The Biden administration’s student “loan forgiveness” will cause the deficit to grow by $145 billion this fiscal year alone, and because the administration has not finalized several of its regulatory proposals, CBO has yet to put the full fiscal effect of these giveaways onto the federal government’s books.

Even though the budget gnomes assumed that changes in economic projections since the last estimate (primarily higher income tax receipts) will reduce the budget deficit by $568 billion, the effect of Washington’s spending overwhelmed the comparatively good economic news, leading CBO to raise deficit projections overall.

Profligacy at the Wrong Time

The fact that Washington continues to spend even as the economy grows is the one major warning in the CBO report. A deficit equaling 7 percent of GDP in the current fiscal year would far exceed the deficits run during the 1980s when Democrats derided Ronald Reagan’s economic record and tried to force Republicans in Congress to raise taxes. And as it did in February, the budget office noted that the federal government is running deficits that Washington has never before attempted to sustain for a long period.

Of particular concern: Interest costs continue rising to record levels as a percentage of the country’s economy. Interest costs are projected to exceed the size of the defense budget this fiscal year, and will exceed net federal spending on Medicare by next fiscal year. To say that the growing interest costs created by our skyrocketing debt pose a threat to fiscal responsibility would put it mildly.

Unsustainable Trends

It has become impolitic among politicians of both parties to say so, but there is little doubt where the source of the unsustainable spending lies:

In CBO’s current projections, federal outlays rise from $6.9 trillion in 2024 to $10.3 trillion in 2034, an average annual increase of 4.1 percent. Outlays for Social Security and Medicare account for more than half of that $3.4 trillion increase. By 2034, outlays for Social Security, the major health care programs [i.e., Medicare, Medicaid, and Obamacare], and interest account for 68 percent of projected spending, 10 percentage points more than the share projected for 2024.

It matters not what Joe Biden or Donald Trump claim. The idea that Washington can balance the budget, or even get the budget into something resembling a responsible posture, without touching two-thirds of the budget — i.e., Social Security, Medicare, and Medicaid — defies any type of logic.

These stark fiscal facts come as defense spending has slid to a postwar low, even as threats from China, Iran, and North Korea among others loom large on the horizon.
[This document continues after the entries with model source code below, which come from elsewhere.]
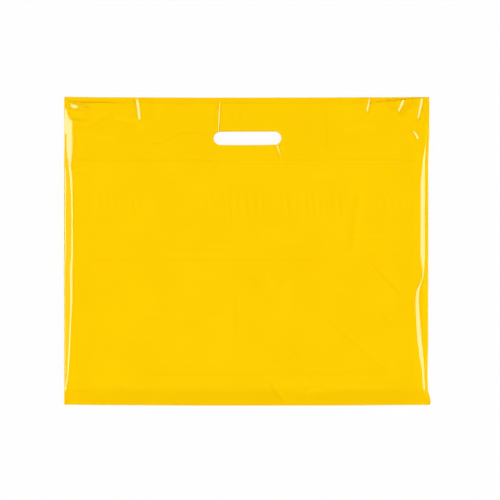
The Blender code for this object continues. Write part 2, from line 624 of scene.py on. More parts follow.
@dataclass(frozen=True)
class Slot:
    """The punched handle slot: a round-ended outline, with the sag of slack film."""

    x: float
    y: float
    length: float
    height: float
    sag: float = 0.7
    tilt: float = 0.004

    def distance(self, x: np.ndarray, y: np.ndarray) -> np.ndarray:
        """Signed distance to the outline, negative inside the slot.

        It is the distance to the slot's straight middle line less the end's radius.
        The middle line tilts a little, and the lower edge sags in the middle.

        Args:
            x: places along the mouth, in mm.
            y: places towards the mouth, in mm.

        Returns:
            The distance at each place, in mm.
        """
        radius = self.height / 2
        reach = self.length / 2 - radius
        u = x - self.x
        v = y - self.y - self.tilt * u
        belly = np.clip(1 - (u / (self.length / 2)) ** 2, 0.0, 1.0)
        v = np.where(v < 0, v + self.sag * belly, v)
        return np.hypot(u - np.clip(u, -reach, reach), v) - radius

    def cut(
        self, grid: np.ndarray, quads: np.ndarray
    ) -> tuple[np.ndarray, np.ndarray, np.ndarray]:
        """Cut the slot out of a grid.

        Where the outline crosses between two neighbours, the nearer one is moved
        onto it. Cells with a point left inside are dropped, except that a cell with
        just one keeps its outer triangle.

        Args:
            grid: the grid's points, in mm, as rows of columns.
            quads: the grid's cells, as numbers of the flattened points.

        Returns:
            The moved points, the whole cells and the cut cells' triangles.
        """
        off = self.distance(grid[:, :, 0], grid[:, :, 1])
        near = np.zeros(off.shape, bool)
        for one, two in (
            (np.s_[:-1, :], np.s_[1:, :]),
            (np.s_[:, :-1], np.s_[:, 1:]),
        ):
            cross = (off[one] < 0) != (off[two] < 0)
            first = np.abs(off[one]) <= np.abs(off[two])
            near[one] |= cross & first
            near[two] |= cross & ~first
        points = grid.reshape(-1, 3).copy()
        off, near = off.ravel(), near.ravel()
        x, y = points[:, 0].copy(), points[:, 1].copy()
        step = 0.05
        gx = (self.distance(x + step, y) - self.distance(x - step, y)) / (2 * step)
        gy = (self.distance(x, y + step) - self.distance(x, y - step)) / (2 * step)
        size = np.maximum(gx * gx + gy * gy, 1e-6)
        points[near, 0] -= (off * gx / size)[near]
        points[near, 1] -= (off * gy / size)[near]
        inside = (off < 0) & ~near
        count = inside[quads].sum(axis=1)
        whole = quads[count == 0]
        middle = points[whole].mean(axis=1)
        whole = whole[self.distance(middle[:, 0], middle[:, 1]) > -0.05]
        cells = quads[count == 1]
        gone = np.argmax(inside[cells], axis=1)
        order = (gone[:, None] + np.array([1, 2, 3])) % 4
        outer = np.take_along_axis(cells, order, axis=1)
        middle = points[outer].mean(axis=1)
        outer = outer[self.distance(middle[:, 0], middle[:, 1]) > 0.0]
        return points, whole, outer


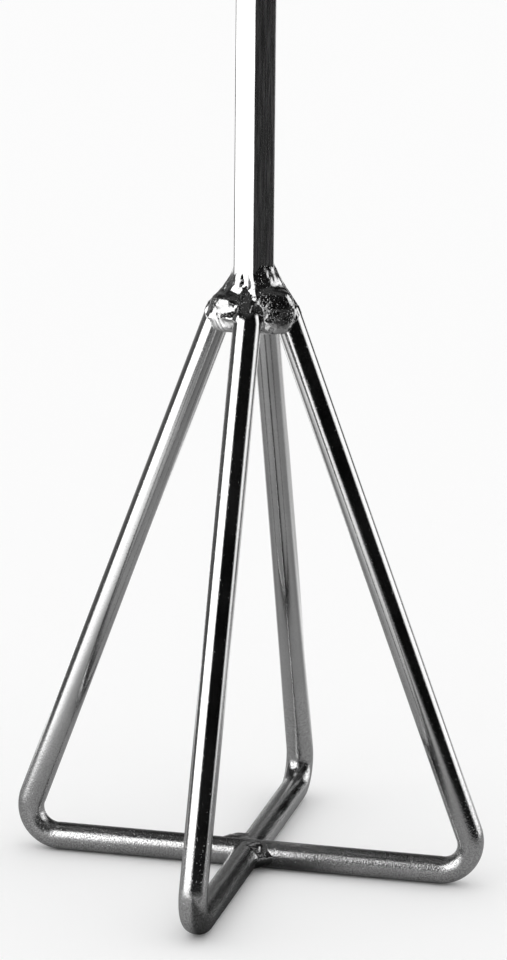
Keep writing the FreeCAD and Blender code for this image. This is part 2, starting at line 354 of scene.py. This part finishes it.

CBO also notes that discretionary spending — which covers things like defense, K-12 education spending, the National Parks, NASA, and most things people associate with the federal government — is projected to fall to its lowest recorded level as a share of the economy since records began in 1962. In other words, while there is always fat and waste to cut in the federal government, doing so won’t solve the major fiscal problems our nation faces.

To put it bluntly, Social Security, Medicare, and Medicaid are cannibalizing the entire federal budget. Unless and until Congress stops the “Mediscare” rhetoric and gets serious about reforming these programs, our financial situation will continue to get worse. And Lord help the next generation if we don’t wake up and come to our senses sooner rather than later.